(Rows from a 3D modeling dataset)
+++

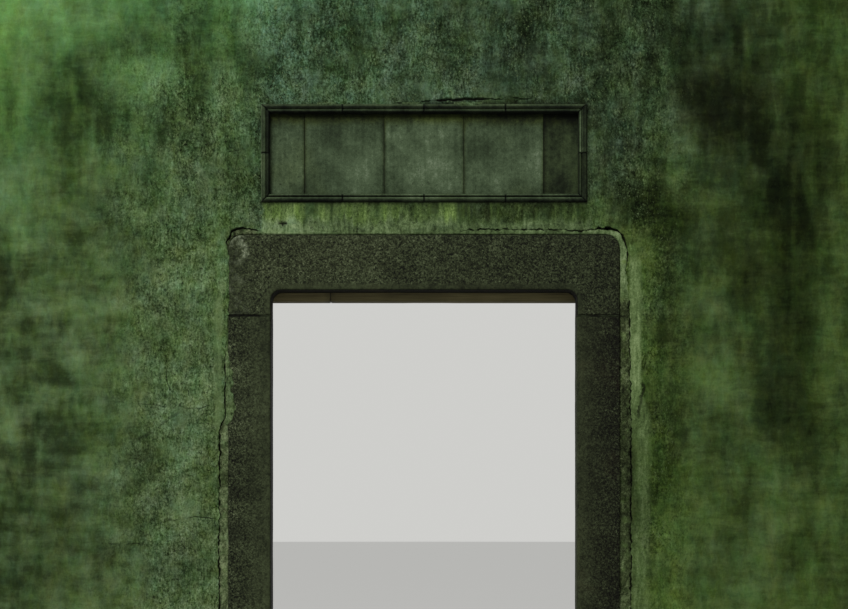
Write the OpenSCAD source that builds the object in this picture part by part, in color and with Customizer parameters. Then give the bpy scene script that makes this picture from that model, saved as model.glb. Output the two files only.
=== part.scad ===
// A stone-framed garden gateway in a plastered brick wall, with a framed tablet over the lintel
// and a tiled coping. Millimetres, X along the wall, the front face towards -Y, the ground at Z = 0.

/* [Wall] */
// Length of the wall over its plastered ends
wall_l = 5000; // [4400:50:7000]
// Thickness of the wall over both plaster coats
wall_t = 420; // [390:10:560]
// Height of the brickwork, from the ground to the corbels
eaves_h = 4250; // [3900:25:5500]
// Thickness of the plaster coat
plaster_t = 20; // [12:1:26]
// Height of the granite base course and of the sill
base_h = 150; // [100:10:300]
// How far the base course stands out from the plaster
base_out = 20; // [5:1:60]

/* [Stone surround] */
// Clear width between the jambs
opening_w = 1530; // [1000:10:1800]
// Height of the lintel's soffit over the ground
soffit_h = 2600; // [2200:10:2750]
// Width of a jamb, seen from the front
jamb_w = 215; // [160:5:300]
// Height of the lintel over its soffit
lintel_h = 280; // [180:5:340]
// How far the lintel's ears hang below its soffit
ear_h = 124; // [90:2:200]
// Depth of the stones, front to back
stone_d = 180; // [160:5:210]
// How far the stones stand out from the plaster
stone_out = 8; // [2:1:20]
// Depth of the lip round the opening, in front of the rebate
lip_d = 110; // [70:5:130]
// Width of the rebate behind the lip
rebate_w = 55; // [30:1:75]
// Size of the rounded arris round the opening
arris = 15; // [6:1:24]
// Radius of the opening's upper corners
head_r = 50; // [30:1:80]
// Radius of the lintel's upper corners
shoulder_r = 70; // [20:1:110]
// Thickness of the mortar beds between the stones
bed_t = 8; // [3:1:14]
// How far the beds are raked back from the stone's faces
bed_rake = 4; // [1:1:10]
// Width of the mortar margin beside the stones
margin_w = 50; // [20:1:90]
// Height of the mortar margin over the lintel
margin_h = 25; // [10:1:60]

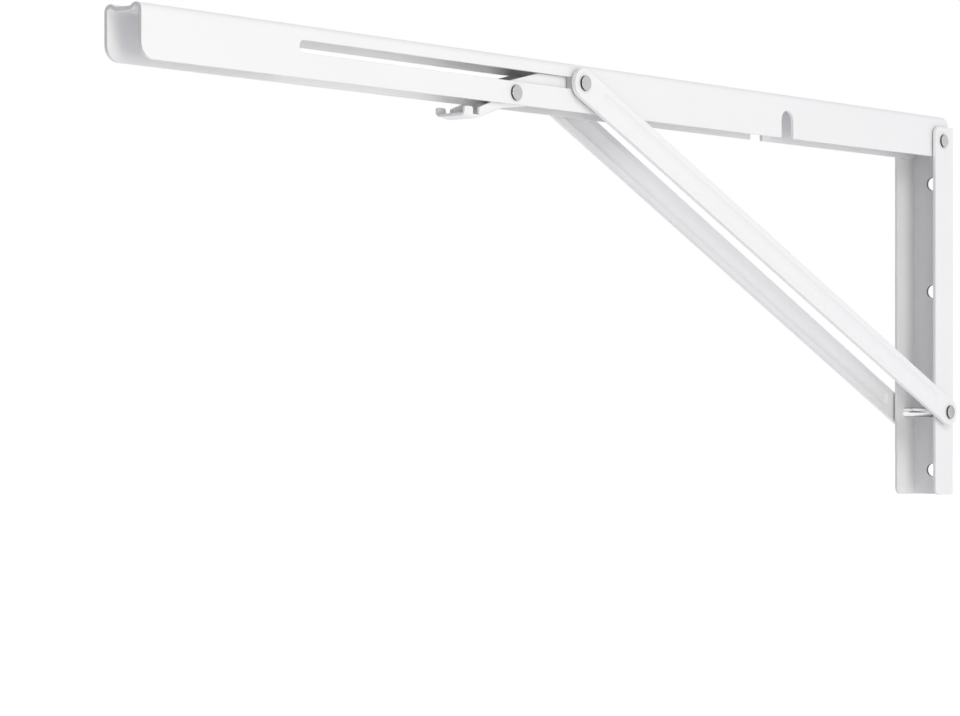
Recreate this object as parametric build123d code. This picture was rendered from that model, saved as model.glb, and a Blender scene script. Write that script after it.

+++

Copy every record exactly, with nothing added or dropped.

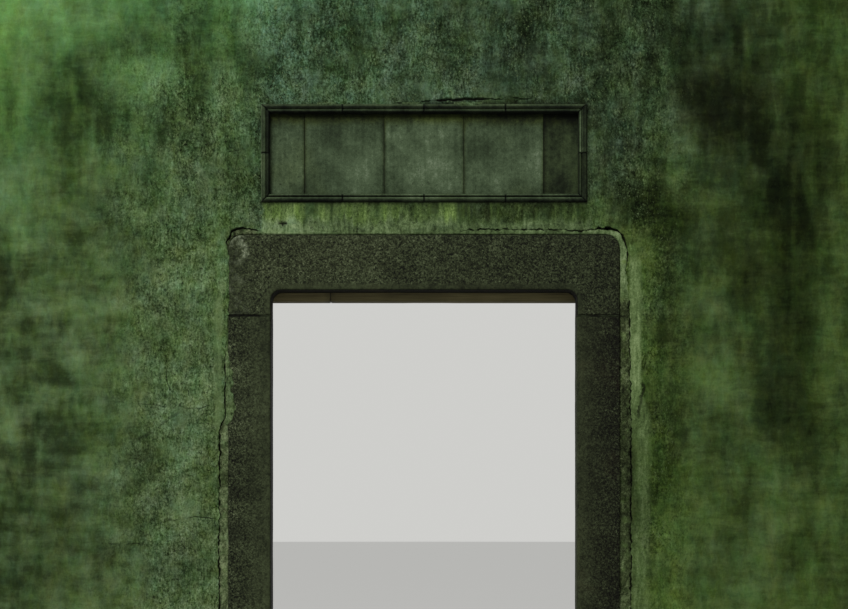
Write the OpenSCAD source that builds the object in this picture part by part, in color and with Customizer parameters. Then give the bpy scene script that makes this picture from that model, saved as model.glb. Output the two files only.
=== part.scad ===
// A stone-framed garden gateway in a plastered brick wall, with a framed tablet over the lintel
// and a tiled coping. Millimetres, X along the wall, the front face towards -Y, the ground at Z = 0.

/* [Wall] */
// Length of the wall over its plastered ends
wall_l = 5000; // [4400:50:7000]
// Thickness of the wall over both plaster coats
wall_t = 420; // [390:10:560]
// Height of the brickwork, from the ground to the corbels
eaves_h = 4250; // [3900:25:5500]
// Thickness of the plaster coat
plaster_t = 20; // [12:1:26]
// Height of the granite base course and of the sill
base_h = 150; // [100:10:300]
// How far the base course stands out from the plaster
base_out = 20; // [5:1:60]

/* [Stone surround] */
// Clear width between the jambs
opening_w = 1530; // [1000:10:1800]
// Height of the lintel's soffit over the ground
soffit_h = 2600; // [2200:10:2750]
// Width of a jamb, seen from the front
jamb_w = 215; // [160:5:300]
// Height of the lintel over its soffit
lintel_h = 280; // [180:5:340]
// How far the lintel's ears hang below its soffit
ear_h = 124; // [90:2:200]
// Depth of the stones, front to back
stone_d = 180; // [160:5:210]
// How far the stones stand out from the plaster
stone_out = 8; // [2:1:20]
// Depth of the lip round the opening, in front of the rebate
lip_d = 110; // [70:5:130]
// Width of the rebate behind the lip
rebate_w = 55; // [30:1:75]
// Size of the rounded arris round the opening
arris = 15; // [6:1:24]
// Radius of the opening's upper corners
head_r = 50; // [30:1:80]
// Radius of the lintel's upper corners
shoulder_r = 70; // [20:1:110]
// Thickness of the mortar beds between the stones
bed_t = 8; // [3:1:14]
// How far the beds are raked back from the stone's faces
bed_rake = 4; // [1:1:10]
// Width of the mortar margin beside the stones
margin_w = 50; // [20:1:90]
// Height of the mortar margin over the lintel
margin_h = 25; // [10:1:60]

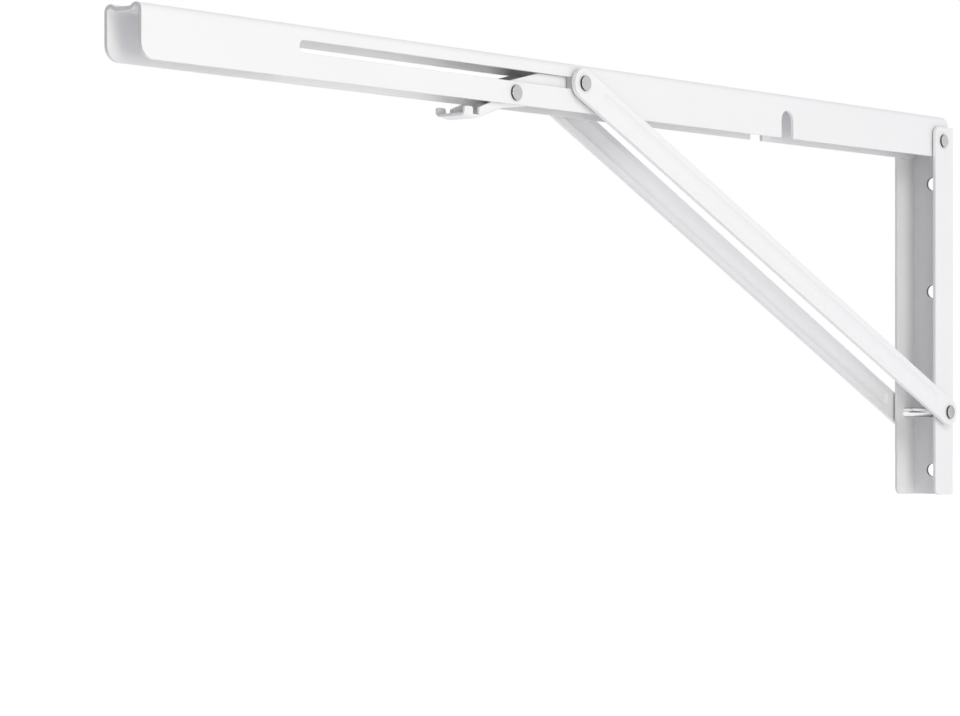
Recreate this object as parametric build123d code. This picture was rendered from that model, saved as model.glb, and a Blender scene script. Write that script after it.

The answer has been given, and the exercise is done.